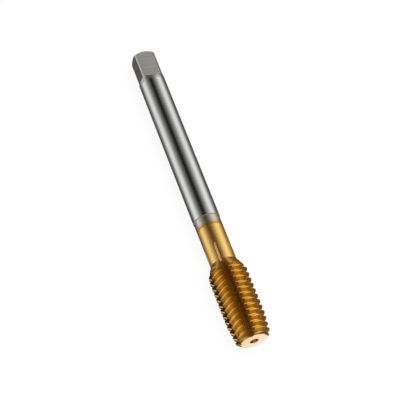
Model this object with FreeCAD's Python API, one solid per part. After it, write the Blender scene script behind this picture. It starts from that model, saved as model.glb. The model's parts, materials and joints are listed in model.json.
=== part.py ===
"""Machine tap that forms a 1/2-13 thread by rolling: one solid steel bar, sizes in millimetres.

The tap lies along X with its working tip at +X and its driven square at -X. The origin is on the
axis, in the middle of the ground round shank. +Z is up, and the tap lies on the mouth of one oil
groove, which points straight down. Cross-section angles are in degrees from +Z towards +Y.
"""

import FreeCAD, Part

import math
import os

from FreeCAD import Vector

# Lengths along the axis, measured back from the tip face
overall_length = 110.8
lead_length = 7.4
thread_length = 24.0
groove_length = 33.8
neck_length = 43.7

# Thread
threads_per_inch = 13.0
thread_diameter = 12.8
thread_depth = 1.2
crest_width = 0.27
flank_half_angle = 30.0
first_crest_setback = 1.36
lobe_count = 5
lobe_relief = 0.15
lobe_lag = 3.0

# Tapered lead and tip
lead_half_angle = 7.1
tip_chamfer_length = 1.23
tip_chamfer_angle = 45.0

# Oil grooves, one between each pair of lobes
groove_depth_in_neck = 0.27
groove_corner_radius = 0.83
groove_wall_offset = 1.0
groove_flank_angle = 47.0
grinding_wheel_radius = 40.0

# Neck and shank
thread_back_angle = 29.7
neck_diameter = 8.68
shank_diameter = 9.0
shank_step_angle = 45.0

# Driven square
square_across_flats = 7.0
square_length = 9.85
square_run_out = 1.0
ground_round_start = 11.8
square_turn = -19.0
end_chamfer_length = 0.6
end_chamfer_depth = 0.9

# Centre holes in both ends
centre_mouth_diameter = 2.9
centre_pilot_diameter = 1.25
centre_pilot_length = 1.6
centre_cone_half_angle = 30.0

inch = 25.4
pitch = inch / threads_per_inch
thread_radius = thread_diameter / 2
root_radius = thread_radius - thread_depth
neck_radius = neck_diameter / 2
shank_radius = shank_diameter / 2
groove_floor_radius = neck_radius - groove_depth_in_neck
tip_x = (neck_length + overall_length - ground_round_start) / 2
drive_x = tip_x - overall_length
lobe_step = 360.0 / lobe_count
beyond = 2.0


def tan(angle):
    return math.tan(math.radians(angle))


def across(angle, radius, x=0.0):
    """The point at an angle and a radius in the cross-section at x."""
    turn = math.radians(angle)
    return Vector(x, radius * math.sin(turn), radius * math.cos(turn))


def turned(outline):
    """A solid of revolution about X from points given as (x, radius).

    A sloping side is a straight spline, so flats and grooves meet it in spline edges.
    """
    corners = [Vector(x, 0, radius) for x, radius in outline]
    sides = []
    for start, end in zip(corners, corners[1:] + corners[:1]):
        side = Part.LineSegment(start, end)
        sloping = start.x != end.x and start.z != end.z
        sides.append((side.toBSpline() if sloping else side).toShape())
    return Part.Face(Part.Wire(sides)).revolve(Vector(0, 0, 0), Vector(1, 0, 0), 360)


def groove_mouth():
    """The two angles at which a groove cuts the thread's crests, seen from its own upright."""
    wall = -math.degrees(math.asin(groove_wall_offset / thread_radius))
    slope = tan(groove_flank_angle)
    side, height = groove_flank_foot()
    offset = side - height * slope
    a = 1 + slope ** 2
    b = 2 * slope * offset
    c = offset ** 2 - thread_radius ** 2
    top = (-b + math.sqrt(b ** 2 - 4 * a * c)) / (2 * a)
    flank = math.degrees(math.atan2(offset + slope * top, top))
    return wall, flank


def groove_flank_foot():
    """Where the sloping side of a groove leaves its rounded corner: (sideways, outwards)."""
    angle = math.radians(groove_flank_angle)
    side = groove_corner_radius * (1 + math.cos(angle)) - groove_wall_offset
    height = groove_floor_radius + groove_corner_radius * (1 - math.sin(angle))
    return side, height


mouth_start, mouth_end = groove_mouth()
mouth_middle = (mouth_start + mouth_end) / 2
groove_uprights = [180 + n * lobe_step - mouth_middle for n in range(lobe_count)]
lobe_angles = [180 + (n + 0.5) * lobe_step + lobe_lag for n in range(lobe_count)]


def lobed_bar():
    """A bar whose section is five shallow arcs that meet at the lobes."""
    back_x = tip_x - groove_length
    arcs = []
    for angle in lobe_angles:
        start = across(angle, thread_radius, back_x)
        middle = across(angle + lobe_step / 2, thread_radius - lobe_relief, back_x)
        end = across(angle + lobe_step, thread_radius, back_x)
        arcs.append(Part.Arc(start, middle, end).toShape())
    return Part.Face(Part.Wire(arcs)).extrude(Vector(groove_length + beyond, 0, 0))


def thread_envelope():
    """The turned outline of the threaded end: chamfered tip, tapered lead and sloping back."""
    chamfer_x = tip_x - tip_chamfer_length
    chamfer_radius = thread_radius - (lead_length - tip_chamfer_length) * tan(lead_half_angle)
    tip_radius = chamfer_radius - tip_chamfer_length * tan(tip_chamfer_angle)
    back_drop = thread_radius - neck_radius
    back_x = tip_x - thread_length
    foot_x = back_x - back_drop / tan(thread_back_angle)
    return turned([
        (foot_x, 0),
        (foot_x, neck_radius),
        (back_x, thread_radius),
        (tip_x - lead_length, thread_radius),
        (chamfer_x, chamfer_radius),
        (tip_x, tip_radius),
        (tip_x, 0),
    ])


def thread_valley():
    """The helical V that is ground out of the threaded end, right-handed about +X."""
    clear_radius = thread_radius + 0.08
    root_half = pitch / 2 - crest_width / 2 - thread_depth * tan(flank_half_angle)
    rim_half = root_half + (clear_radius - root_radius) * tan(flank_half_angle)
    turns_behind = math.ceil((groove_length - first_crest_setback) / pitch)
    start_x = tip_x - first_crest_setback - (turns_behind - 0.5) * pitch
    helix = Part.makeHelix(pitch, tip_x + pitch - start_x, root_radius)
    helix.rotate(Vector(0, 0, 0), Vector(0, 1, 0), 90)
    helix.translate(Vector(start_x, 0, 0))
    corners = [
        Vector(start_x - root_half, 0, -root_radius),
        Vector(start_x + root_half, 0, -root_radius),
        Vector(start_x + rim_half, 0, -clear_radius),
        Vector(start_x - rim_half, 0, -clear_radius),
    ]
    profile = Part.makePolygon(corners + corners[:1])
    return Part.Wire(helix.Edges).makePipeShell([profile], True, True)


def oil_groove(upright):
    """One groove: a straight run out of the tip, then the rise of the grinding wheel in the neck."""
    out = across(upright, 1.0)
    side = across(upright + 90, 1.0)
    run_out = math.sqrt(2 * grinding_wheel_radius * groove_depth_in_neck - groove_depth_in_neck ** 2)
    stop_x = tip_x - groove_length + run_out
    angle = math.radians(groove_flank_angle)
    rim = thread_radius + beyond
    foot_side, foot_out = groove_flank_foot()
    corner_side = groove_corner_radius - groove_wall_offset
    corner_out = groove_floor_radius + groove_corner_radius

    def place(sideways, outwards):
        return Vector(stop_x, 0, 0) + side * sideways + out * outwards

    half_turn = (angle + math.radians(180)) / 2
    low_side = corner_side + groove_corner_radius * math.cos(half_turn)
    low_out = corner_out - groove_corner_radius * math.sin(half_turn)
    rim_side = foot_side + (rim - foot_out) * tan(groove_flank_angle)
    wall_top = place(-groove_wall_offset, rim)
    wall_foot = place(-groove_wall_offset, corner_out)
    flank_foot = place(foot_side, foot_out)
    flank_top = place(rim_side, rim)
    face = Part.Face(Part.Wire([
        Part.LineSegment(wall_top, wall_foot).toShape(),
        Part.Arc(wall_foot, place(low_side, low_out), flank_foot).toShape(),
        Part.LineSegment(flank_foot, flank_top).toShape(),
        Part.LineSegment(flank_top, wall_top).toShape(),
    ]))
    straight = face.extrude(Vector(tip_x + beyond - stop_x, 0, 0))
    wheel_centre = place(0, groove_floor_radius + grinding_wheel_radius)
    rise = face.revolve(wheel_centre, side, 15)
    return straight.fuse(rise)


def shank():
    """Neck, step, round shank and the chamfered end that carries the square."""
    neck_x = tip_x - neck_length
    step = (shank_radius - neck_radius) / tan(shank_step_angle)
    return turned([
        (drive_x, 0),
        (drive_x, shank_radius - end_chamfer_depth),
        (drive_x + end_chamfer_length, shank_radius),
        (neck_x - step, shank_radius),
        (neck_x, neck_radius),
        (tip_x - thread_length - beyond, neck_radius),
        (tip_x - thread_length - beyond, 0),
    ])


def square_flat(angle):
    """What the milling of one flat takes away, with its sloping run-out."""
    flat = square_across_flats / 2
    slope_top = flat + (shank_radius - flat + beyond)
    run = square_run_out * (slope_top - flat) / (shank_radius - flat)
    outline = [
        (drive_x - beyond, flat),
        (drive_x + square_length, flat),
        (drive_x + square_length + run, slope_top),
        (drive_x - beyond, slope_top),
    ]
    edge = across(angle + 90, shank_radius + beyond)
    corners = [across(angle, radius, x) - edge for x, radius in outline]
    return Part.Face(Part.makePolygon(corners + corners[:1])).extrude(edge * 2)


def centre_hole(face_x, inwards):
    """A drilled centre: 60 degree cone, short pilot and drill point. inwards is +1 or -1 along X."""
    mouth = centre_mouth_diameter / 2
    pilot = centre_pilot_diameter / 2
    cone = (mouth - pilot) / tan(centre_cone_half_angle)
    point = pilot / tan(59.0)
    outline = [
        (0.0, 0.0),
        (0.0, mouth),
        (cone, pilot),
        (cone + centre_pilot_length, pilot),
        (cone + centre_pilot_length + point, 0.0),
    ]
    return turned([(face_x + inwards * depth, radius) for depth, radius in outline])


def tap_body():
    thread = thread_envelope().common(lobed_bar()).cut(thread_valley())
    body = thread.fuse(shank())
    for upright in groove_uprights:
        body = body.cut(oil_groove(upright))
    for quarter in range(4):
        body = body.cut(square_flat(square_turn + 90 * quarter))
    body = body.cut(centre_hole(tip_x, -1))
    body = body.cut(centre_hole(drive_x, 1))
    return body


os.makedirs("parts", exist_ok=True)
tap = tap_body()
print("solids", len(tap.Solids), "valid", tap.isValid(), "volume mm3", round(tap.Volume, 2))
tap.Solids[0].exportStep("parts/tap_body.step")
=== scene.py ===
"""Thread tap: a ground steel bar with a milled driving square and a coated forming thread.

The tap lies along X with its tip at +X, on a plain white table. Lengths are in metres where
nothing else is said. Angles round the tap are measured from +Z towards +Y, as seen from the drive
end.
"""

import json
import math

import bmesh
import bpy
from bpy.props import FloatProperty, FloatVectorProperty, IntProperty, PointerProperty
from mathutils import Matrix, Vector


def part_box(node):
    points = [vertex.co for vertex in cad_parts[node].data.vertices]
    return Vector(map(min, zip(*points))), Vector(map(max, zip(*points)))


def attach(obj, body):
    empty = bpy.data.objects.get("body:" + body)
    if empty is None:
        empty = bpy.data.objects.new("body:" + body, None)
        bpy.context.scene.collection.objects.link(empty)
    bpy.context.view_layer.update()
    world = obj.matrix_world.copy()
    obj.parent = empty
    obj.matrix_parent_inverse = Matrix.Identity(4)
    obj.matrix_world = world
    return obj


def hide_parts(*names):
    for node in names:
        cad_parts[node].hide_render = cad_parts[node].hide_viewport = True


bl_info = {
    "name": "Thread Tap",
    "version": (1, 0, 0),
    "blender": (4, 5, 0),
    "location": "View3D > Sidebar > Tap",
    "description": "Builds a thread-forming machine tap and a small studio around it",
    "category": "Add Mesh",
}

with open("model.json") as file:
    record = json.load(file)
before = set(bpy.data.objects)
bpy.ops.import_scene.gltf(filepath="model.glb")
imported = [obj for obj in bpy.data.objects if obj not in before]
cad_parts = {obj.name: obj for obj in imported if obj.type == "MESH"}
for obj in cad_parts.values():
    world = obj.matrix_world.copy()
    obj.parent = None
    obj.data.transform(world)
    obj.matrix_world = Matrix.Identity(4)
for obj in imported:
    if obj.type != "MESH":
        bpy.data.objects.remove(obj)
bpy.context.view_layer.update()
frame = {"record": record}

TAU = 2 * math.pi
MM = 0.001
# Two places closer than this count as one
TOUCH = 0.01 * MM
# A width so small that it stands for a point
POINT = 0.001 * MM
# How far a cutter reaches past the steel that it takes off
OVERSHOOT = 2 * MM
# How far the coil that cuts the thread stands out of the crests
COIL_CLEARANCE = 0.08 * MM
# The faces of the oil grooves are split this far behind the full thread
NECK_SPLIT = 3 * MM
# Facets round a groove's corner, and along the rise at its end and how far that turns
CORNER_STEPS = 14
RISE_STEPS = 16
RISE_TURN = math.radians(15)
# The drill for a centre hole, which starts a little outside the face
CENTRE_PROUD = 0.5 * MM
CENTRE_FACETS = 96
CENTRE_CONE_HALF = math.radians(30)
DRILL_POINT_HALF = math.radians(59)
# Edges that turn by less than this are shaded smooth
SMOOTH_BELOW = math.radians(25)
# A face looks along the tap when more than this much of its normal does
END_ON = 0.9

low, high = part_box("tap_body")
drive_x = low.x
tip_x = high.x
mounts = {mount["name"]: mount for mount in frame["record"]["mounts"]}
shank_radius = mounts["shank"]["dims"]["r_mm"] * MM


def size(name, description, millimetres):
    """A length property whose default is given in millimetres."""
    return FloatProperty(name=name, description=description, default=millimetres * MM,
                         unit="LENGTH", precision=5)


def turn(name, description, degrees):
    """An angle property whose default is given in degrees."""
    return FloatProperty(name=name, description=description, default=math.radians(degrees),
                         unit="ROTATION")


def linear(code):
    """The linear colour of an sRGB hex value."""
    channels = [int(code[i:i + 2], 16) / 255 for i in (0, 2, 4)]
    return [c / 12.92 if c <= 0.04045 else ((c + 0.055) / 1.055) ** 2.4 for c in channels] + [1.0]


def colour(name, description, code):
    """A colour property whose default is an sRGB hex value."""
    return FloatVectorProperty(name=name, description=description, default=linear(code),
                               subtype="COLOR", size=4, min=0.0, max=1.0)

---

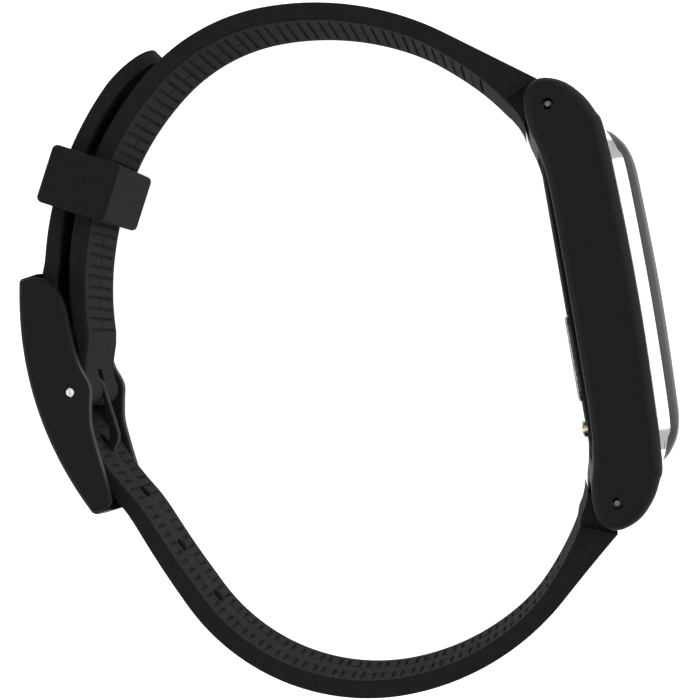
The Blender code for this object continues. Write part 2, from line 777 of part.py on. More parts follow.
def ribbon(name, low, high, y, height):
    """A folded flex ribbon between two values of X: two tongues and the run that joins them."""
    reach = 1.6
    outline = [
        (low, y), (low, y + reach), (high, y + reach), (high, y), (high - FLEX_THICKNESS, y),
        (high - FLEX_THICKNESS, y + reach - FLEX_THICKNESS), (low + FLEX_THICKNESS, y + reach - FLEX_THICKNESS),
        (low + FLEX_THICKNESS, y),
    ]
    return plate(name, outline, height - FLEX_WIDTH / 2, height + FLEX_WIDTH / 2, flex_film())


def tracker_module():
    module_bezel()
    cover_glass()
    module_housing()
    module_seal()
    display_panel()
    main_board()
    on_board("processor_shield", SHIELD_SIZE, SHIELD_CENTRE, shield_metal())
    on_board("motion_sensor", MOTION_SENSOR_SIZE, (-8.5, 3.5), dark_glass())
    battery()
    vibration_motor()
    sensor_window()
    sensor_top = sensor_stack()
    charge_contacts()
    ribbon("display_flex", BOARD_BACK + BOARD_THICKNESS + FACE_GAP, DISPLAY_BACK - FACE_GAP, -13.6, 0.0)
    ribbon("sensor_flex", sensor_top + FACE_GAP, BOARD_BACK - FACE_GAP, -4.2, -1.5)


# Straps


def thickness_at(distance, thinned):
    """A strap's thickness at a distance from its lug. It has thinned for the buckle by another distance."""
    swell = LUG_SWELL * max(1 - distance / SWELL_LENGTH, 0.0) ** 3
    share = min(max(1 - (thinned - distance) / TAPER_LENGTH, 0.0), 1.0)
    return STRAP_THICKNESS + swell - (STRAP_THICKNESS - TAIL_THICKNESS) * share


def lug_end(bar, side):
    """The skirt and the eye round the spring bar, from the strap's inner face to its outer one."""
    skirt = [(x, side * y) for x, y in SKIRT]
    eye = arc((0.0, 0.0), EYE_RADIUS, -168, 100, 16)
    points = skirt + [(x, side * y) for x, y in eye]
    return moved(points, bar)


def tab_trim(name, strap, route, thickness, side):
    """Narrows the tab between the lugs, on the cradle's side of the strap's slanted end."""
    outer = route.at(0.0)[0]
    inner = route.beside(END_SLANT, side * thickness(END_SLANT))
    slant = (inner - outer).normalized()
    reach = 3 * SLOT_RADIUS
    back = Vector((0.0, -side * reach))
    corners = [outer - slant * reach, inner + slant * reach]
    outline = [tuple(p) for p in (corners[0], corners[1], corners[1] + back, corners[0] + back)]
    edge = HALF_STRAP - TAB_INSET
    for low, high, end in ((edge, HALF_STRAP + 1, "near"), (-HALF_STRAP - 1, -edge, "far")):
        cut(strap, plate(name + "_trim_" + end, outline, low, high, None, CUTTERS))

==

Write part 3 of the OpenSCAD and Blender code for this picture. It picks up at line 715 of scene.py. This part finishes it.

[Set problem] Nothing but the lines from the one with "for upright in" to the one with "obj.parent = empty" should be echoed, both of them included, exactly as written.

[Solution for this problem]
    for upright in groove_uprights:
        body = body.cut(oil_groove(upright))
    for quarter in range(4):
        body = body.cut(square_flat(square_turn + 90 * quarter))
    body = body.cut(centre_hole(tip_x, -1))
    body = body.cut(centre_hole(drive_x, 1))
    return body


os.makedirs("parts", exist_ok=True)
tap = tap_body()
print("solids", len(tap.Solids), "valid", tap.isValid(), "volume mm3", round(tap.Volume, 2))
tap.Solids[0].exportStep("parts/tap_body.step")
=== scene.py ===
"""Thread tap: a ground steel bar with a milled driving square and a coated forming thread.

The tap lies along X with its tip at +X, on a plain white table. Lengths are in metres where
nothing else is said. Angles round the tap are measured from +Z towards +Y, as seen from the drive
end.
"""

import json
import math

import bmesh
import bpy
from bpy.props import FloatProperty, FloatVectorProperty, IntProperty, PointerProperty
from mathutils import Matrix, Vector


def part_box(node):
    points = [vertex.co for vertex in cad_parts[node].data.vertices]
    return Vector(map(min, zip(*points))), Vector(map(max, zip(*points)))


def attach(obj, body):
    empty = bpy.data.objects.get("body:" + body)
    if empty is None:
        empty = bpy.data.objects.new("body:" + body, None)
        bpy.context.scene.collection.objects.link(empty)
    bpy.context.view_layer.update()
    world = obj.matrix_world.copy()
    obj.parent = empty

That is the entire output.